Now that pytorch gained support for second derivatives, I wanted to also implement the improved training method directly.

Update: Previous versions reflected that some bits of second derivatives were still missing in master. This is rapidly improving, thanks to the hard work of the pytorch developers.

Acknowledgement

This is based on the semi-improved notebook, which borrows heavily from the code accompanying the two papers, namely

Please see the licenses there and refer to the above when using their code. I applaud publishing the code with the papers. This was crucial in enabling this exercise.

The first pointer to the DRAGAN I saw was by J. F. Santos sharing his DRAGAN pytorch implementation on the Pytorch channel. Thank you!

Adam Paszke of Pytorch helped me with how to do grad of grad and I also learnt a lot from his review of my submission to pytorch autograd.

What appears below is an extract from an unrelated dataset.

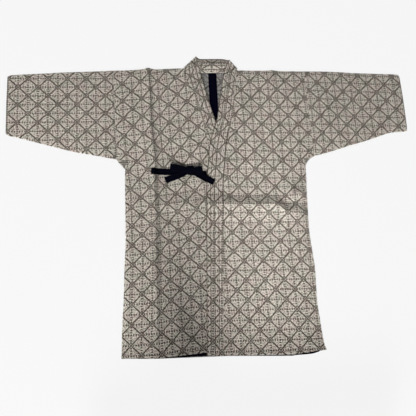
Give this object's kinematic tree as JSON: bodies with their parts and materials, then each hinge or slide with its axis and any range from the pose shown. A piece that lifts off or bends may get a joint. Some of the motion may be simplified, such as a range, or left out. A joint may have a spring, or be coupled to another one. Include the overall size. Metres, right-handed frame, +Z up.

Code, code, everone wants code!

Here it is. I have left the semi-improved code in there (lipschitz_contraint = 1 and 2), too. Setting lipschitz_constraint = 3 gets you the improved version, lipschitz_constraint = 4 the DRAGAN one, 5 DRAGAN with different sampling of the perturbation, 6 PRODGAN

For SLOGAN choose lipschitz_constraint = 1 or 2 and one_sided = True.

I updated the code to be able to specify lipschitz_constraint, onesided and penalty_weight in calls to a training function in order to run several models in an efficient way.


In [1]:
# import everything
import random
import torch
import torch.nn as nn
import torch.backends.cudnn as cudnn
import torch.optim as optim
from torch.autograd import Variable
import os
import numpy
import sklearn.datasets

from matplotlib import pyplot
%matplotlib inline
import IPython

In [2]:
# set up parameters, a blend of Wasserstein GAN and Improved Training's code
# to get SLOGAN choose constraint 1 or 2 and opt_onesided = True, other named models use opt_onesided = False

names = ["plain WGAN", "semi-improved WGAN method 1 (WGAN-LP1)", "semi-improved WGAN method 2 (WGAN-LP2)",
         "improved training of WGAN (WGAN-GP)", "DRAGAN", "DRAGAN improved sampling", "PRODGAN"]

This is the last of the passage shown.